Many people make the mistake of assuming flood insurance comes with a homeowners insurance policy when it's actually an additional coverage. While most of the time, flood insurance is optional, in certain places, it's required. This is because those areas are at high risk for floods, while other areas may not be as susceptible to flooding. Homeowners often turn to private insurers or the National Flood Insurance Program (NFIP) for flood insurance, but if a customer wants or has a homeowners insurance policy with your agency, you can choose to offer them flood insurance as well.
Policies For Flood Insurance
Some policies concerning flood insurance include:
- Dwelling: This policy is for general homeowners/renters.
- General Property: General property refers to buildings that are not insured under RCBAP and are non-residential. This can include hotels, apartment buildings, dormitories, shops, schools, assisted living facilities and more.
- Residential Condominium Building Association (RCBAP): This provides coverage for residential condominiums. This is required in certain flood hazard areas and has its own requirements as to eligibility.
Different Areas Of Coverage
Some flood policies cover buildings and structures while others cover the insured's belongings. It's an important distinction to make, and one you should discuss with your clients.
- Building Coverage: Building coverage concerns the insured building and its foundation. Issues that deal with electrical/plumbing systems, furnaces, water heaters, refrigerators, and dishwashers are all considered beneath building coverage.
- Personal Property Coverage: Clothing, furniture, electronics, curtains, and the food in freezers are considered personal property.
When requesting flood insurance, your customers may not realize that certain policies may not cover their belongings. It’s important to have this conversation so they know what to expect with their policy in case of a flood. Also discuss with them the payment for the damage and whether they would like the replacement cost value or actual cash value. Which option they prefer may depend on the value of the items lost.
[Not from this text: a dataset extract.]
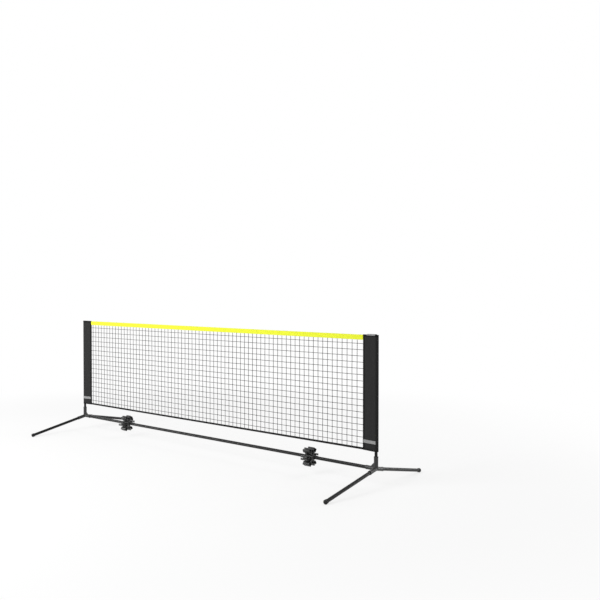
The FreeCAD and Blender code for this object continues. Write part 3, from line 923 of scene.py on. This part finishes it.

Items not covered in either of these coverages include:
- Damage from moisture, mildew, or mold
- Temporary housing or living expenses
- Property surrounding the insured building (hot tubs, trees, patios, etc.)
- Business interruption
- Most vehicles or vehicle parts
Who To Offer Flood Insurance
Every state in the U.S. is subject to flooding, and the danger increases every year. There's been a 20 percent rise in heavy rains in the past 50 years. This may not seem like a lot, but with the danger floods already pose, this increase can mean danger for ever more people. Some areas are more likely to undergo damaging floods than others. So, consider your customers' residences, the condition of their homes, and the history of flooding in their area. They may or may not be required to have flood insurance, but if they're near an area where flooding occurs often, it's most likely in their best interest to invest in flood insurance.
Facts To Know About Floods
Knowing the statistics about floods may help not only you but your client in making decisions about flood insurance.
- Average losses due to floods per year is around $10 billion
- Floods are the most common natural disaster in the US, even ahead of forest fires
- Over 25 percent of NFIP flood claims come from homeowners outside of areas with high risk
- Federal assistance for floods doesn't apply outside of designated federal disaster areas
- Flooding affected around 14 million people in 2019
- It may cost $25,000 to repair one inch of water damage in a home after a flood
- $135 billion in property may be threatened from chronic floods in the next 25 years
Floods are a large concern in the U.S. — even for those outside of high-risk areas. Discuss your customers' homes and residential areas. And help them find the best coverage for their home.